Input for this task
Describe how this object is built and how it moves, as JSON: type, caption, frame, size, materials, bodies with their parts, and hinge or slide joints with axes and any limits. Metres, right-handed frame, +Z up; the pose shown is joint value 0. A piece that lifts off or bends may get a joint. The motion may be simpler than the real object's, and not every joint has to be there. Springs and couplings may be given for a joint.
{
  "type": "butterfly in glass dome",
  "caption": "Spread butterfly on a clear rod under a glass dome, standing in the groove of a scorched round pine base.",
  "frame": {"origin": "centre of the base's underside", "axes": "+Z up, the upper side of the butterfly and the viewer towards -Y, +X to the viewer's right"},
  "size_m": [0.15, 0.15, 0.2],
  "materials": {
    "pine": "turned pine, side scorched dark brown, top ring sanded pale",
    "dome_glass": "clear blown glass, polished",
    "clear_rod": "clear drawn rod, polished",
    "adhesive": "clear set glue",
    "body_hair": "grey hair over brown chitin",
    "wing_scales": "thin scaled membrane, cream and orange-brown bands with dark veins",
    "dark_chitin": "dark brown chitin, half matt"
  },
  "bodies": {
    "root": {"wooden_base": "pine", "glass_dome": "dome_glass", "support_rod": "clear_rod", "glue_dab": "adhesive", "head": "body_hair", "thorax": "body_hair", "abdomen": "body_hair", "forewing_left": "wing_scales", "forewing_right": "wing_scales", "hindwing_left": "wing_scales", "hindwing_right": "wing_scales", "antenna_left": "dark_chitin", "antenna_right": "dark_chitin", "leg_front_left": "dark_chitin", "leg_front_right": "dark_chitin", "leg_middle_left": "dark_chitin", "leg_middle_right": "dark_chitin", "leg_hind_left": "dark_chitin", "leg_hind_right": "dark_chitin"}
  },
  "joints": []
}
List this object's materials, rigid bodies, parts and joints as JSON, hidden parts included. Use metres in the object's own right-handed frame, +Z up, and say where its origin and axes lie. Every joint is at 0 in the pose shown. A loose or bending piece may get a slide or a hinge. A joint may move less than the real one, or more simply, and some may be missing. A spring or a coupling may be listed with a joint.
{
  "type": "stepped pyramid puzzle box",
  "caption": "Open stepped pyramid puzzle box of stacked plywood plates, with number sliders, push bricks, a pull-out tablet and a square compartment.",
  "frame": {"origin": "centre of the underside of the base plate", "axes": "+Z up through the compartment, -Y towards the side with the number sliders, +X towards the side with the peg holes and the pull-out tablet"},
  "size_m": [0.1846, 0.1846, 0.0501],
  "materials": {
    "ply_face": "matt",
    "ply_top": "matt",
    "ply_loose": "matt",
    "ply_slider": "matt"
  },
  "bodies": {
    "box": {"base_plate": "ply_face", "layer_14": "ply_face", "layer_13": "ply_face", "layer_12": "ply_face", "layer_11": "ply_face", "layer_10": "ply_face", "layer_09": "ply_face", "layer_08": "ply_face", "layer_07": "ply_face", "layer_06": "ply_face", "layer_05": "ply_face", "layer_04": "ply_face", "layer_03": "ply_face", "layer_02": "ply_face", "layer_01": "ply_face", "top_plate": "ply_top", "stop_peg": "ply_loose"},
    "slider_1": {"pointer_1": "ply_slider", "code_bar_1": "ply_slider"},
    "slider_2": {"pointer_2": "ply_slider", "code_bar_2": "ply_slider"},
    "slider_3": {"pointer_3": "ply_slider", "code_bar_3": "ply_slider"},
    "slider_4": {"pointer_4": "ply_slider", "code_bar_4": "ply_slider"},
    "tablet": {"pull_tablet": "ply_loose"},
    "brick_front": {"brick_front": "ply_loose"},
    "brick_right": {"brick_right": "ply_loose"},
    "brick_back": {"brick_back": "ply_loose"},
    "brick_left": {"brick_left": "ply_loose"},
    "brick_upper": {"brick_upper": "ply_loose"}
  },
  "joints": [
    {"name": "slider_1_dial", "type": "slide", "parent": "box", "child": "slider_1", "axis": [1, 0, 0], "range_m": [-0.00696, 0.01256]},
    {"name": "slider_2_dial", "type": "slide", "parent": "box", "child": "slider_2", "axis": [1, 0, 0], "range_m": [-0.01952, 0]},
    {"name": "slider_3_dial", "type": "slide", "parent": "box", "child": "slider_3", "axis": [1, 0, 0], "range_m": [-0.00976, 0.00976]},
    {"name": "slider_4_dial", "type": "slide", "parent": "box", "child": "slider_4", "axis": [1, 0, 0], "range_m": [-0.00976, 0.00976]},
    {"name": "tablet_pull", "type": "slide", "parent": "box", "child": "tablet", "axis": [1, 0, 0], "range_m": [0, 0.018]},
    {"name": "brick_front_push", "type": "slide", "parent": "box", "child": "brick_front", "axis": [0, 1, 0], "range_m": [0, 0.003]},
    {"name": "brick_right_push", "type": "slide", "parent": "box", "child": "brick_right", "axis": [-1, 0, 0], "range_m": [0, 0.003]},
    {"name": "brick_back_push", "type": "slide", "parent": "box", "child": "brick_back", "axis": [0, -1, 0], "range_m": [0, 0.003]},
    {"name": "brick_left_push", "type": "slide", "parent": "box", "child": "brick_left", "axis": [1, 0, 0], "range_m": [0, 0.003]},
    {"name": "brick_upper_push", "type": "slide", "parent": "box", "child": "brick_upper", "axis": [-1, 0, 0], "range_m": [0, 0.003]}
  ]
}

Work instructions
Look above for lines with the word "piece" and copy them all.

Reply to the task
Describe how this object is built and how it moves, as JSON: type, caption, frame, size, materials, bodies with their parts, and hinge or slide joints with axes and any limits. Metres, right-handed frame, +Z up; the pose shown is joint value 0. A piece that lifts off or bends may get a joint. The motion may be simpler than the real object's, and not every joint has to be there. Springs and couplings may be given for a joint.
List this object's materials, rigid bodies, parts and joints as JSON, hidden parts included. Use metres in the object's own right-handed frame, +Z up, and say where its origin and axes lie. Every joint is at 0 in the pose shown. A loose or bending piece may get a slide or a hinge. A joint may move less than the real one, or more simply, and some may be missing. A spring or a coupling may be listed with a joint.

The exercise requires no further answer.